**** SOURCE DATA ****
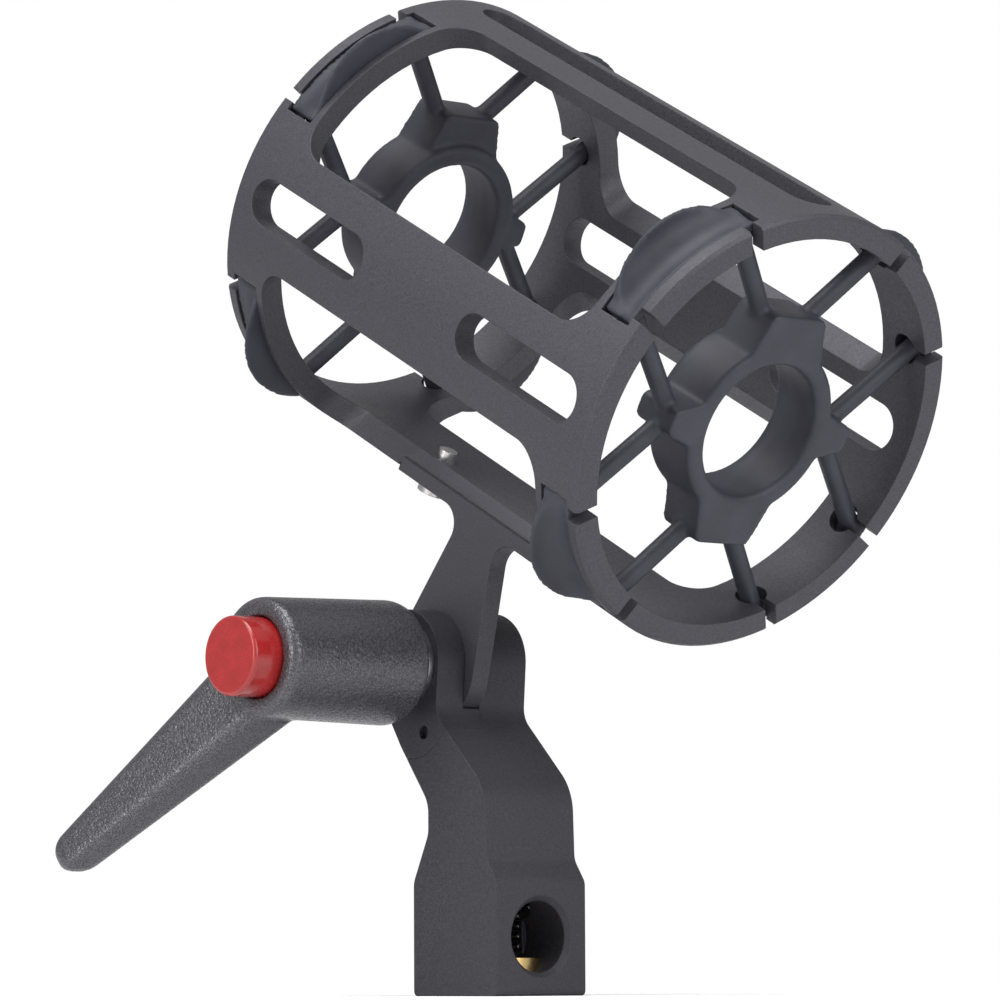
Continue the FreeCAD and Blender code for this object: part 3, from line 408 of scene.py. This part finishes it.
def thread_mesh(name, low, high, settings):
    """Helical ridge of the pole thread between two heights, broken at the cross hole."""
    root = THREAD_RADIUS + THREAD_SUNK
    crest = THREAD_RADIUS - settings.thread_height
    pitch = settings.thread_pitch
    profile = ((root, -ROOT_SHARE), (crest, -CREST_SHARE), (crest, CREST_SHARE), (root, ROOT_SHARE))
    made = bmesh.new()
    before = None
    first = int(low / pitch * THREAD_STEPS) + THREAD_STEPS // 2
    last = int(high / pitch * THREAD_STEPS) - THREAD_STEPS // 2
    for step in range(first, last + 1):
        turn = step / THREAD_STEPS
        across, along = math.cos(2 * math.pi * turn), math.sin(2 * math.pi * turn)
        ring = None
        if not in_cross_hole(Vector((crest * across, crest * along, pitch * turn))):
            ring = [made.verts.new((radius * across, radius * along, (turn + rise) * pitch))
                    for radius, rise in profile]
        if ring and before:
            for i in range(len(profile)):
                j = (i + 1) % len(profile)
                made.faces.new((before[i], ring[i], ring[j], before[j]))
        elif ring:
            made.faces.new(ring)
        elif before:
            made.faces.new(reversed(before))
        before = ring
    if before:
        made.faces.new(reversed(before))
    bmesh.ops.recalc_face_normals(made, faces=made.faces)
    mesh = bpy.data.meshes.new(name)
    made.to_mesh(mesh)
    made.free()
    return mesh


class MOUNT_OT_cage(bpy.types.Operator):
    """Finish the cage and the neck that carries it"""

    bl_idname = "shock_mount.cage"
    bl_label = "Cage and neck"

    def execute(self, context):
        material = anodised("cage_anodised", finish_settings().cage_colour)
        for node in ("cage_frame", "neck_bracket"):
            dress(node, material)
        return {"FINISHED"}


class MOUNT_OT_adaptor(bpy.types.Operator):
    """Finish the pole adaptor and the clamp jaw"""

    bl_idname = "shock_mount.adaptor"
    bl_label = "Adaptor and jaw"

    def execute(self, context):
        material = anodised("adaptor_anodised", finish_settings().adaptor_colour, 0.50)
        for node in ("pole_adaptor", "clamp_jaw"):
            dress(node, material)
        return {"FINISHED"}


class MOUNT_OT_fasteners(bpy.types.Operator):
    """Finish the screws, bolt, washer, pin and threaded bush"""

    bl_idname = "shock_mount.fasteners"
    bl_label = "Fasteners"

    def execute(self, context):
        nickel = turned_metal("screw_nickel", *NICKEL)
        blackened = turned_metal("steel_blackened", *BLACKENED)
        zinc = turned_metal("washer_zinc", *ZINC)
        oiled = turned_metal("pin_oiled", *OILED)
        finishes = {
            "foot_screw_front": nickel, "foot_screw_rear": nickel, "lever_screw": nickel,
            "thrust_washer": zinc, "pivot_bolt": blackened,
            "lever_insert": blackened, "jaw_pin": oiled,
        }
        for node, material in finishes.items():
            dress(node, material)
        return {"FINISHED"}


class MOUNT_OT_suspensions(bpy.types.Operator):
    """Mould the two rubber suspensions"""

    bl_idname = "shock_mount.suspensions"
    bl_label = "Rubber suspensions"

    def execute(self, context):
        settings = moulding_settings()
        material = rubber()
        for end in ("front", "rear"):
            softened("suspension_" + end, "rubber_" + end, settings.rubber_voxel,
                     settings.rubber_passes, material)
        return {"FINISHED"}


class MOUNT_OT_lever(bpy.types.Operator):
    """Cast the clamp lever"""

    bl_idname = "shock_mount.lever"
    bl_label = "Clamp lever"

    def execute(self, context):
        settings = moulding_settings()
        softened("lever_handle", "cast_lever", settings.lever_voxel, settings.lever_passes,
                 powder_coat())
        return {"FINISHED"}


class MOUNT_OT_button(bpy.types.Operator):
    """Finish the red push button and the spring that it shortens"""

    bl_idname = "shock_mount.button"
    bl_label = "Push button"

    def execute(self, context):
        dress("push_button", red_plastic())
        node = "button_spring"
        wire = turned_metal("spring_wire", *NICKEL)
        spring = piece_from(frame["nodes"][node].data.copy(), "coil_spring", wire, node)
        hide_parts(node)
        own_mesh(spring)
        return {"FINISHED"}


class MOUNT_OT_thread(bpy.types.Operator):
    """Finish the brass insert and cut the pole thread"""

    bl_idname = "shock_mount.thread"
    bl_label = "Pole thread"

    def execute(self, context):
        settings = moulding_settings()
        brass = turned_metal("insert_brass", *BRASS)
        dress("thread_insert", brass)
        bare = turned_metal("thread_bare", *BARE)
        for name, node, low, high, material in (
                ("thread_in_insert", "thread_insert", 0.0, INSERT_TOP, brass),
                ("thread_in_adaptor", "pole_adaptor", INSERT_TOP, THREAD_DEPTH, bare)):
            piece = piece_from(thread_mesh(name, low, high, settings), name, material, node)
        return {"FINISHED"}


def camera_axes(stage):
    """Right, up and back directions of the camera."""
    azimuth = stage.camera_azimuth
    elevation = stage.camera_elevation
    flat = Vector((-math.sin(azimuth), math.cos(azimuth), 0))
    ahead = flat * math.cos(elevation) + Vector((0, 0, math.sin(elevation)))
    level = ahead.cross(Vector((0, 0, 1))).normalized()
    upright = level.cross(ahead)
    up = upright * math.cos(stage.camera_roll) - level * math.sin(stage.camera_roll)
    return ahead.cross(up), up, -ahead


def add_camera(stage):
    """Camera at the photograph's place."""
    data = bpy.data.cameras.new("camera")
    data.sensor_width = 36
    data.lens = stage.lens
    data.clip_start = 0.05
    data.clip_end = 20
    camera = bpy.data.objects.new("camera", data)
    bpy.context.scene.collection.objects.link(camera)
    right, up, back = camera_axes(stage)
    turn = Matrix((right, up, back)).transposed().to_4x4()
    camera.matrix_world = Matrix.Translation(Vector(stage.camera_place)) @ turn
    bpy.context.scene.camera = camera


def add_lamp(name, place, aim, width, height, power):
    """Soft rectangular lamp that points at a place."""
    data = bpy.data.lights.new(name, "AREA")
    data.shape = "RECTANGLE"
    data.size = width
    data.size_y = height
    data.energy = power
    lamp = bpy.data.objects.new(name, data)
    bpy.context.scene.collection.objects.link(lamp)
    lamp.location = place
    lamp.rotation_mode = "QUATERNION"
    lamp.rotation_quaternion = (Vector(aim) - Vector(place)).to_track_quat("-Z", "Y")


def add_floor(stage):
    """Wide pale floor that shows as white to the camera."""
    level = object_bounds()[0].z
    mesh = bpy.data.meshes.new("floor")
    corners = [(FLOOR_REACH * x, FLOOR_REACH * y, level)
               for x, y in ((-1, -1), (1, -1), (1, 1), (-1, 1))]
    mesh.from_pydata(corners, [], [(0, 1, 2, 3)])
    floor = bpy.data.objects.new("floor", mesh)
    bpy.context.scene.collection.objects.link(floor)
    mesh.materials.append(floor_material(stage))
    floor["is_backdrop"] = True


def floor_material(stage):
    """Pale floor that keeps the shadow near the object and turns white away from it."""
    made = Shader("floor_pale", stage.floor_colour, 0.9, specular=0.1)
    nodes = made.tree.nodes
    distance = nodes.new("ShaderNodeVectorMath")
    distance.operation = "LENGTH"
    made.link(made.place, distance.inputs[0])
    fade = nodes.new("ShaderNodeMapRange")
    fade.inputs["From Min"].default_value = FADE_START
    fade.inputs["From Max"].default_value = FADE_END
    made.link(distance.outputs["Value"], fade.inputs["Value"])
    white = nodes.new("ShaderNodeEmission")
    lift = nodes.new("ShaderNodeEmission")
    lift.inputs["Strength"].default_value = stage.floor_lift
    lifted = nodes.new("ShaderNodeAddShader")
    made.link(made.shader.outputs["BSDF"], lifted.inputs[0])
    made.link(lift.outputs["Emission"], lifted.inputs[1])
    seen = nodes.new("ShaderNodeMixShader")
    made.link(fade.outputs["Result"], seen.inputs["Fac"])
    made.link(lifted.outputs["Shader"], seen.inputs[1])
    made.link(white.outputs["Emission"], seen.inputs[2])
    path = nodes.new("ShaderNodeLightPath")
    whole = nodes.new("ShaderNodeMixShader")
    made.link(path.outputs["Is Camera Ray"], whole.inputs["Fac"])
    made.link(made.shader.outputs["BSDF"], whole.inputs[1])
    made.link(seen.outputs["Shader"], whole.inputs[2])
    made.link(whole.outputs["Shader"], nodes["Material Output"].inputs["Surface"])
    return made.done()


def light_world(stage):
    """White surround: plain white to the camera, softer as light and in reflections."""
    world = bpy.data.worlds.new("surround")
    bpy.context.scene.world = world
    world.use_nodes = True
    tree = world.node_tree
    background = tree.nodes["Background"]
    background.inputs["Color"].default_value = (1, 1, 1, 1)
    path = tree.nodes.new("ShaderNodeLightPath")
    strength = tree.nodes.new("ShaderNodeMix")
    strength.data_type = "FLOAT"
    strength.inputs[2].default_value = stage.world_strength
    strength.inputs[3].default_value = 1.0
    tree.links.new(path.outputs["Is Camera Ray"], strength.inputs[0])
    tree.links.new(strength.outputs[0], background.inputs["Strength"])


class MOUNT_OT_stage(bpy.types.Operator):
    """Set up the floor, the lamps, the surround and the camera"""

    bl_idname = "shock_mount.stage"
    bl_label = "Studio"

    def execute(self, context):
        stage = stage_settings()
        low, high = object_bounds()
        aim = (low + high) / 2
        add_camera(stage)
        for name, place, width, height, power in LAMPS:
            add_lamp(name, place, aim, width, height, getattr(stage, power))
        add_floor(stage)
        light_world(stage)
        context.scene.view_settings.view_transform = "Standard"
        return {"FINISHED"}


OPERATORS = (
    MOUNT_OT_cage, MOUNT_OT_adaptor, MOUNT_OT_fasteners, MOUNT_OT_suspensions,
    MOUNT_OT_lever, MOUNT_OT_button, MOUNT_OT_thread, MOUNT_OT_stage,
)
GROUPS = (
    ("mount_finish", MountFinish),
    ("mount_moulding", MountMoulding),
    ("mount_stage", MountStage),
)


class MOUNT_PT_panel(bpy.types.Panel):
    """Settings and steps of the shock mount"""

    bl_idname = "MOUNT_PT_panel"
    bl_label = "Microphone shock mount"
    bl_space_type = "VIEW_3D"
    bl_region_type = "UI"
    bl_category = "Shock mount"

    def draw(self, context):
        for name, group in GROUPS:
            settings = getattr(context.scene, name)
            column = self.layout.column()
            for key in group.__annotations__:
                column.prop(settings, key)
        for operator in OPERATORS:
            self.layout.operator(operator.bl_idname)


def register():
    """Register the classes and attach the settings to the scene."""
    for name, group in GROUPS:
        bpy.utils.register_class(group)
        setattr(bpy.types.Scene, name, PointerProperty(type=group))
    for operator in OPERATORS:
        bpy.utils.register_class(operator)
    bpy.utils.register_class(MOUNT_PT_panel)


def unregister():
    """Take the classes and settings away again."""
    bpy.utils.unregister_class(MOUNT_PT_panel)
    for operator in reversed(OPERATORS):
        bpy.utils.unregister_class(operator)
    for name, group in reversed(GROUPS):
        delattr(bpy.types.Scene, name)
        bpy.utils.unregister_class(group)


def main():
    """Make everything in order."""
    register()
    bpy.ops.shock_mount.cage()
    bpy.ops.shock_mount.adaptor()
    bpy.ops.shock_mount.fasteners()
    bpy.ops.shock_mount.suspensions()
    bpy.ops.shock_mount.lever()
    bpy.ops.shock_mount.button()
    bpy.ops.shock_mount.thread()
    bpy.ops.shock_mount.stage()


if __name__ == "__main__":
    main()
****
EXERCISE INSTRUCTIONS:
Exactly as written, please reproduce the lines from the first line of the data to the line containing "the pole adaptor", inclusive, and nothing else.

ANSWER BELOW:
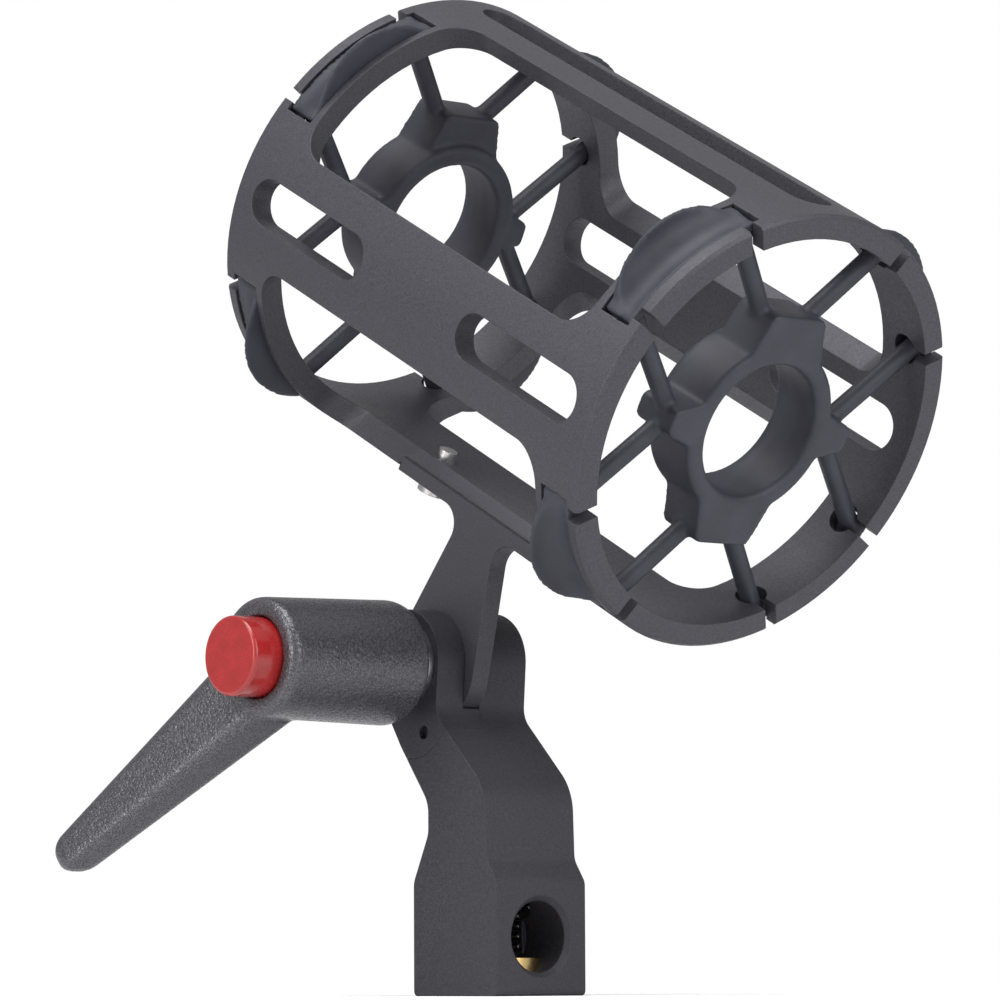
Continue the FreeCAD and Blender code for this object: part 3, from line 408 of scene.py. This part finishes it.
def thread_mesh(name, low, high, settings):
    """Helical ridge of the pole thread between two heights, broken at the cross hole."""
    root = THREAD_RADIUS + THREAD_SUNK
    crest = THREAD_RADIUS - settings.thread_height
    pitch = settings.thread_pitch
    profile = ((root, -ROOT_SHARE), (crest, -CREST_SHARE), (crest, CREST_SHARE), (root, ROOT_SHARE))
    made = bmesh.new()
    before = None
    first = int(low / pitch * THREAD_STEPS) + THREAD_STEPS // 2
    last = int(high / pitch * THREAD_STEPS) - THREAD_STEPS // 2
    for step in range(first, last + 1):
        turn = step / THREAD_STEPS
        across, along = math.cos(2 * math.pi * turn), math.sin(2 * math.pi * turn)
        ring = None
        if not in_cross_hole(Vector((crest * across, crest * along, pitch * turn))):
            ring = [made.verts.new((radius * across, radius * along, (turn + rise) * pitch))
                    for radius, rise in profile]
        if ring and before:
            for i in range(len(profile)):
                j = (i + 1) % len(profile)
                made.faces.new((before[i], ring[i], ring[j], before[j]))
        elif ring:
            made.faces.new(ring)
        elif before:
            made.faces.new(reversed(before))
        before = ring
    if before:
        made.faces.new(reversed(before))
    bmesh.ops.recalc_face_normals(made, faces=made.faces)
    mesh = bpy.data.meshes.new(name)
    made.to_mesh(mesh)
    made.free()
    return mesh


class MOUNT_OT_cage(bpy.types.Operator):
    """Finish the cage and the neck that carries it"""

    bl_idname = "shock_mount.cage"
    bl_label = "Cage and neck"

    def execute(self, context):
        material = anodised("cage_anodised", finish_settings().cage_colour)
        for node in ("cage_frame", "neck_bracket"):
            dress(node, material)
        return {"FINISHED"}


class MOUNT_OT_adaptor(bpy.types.Operator):
    """Finish the pole adaptor and the clamp jaw"""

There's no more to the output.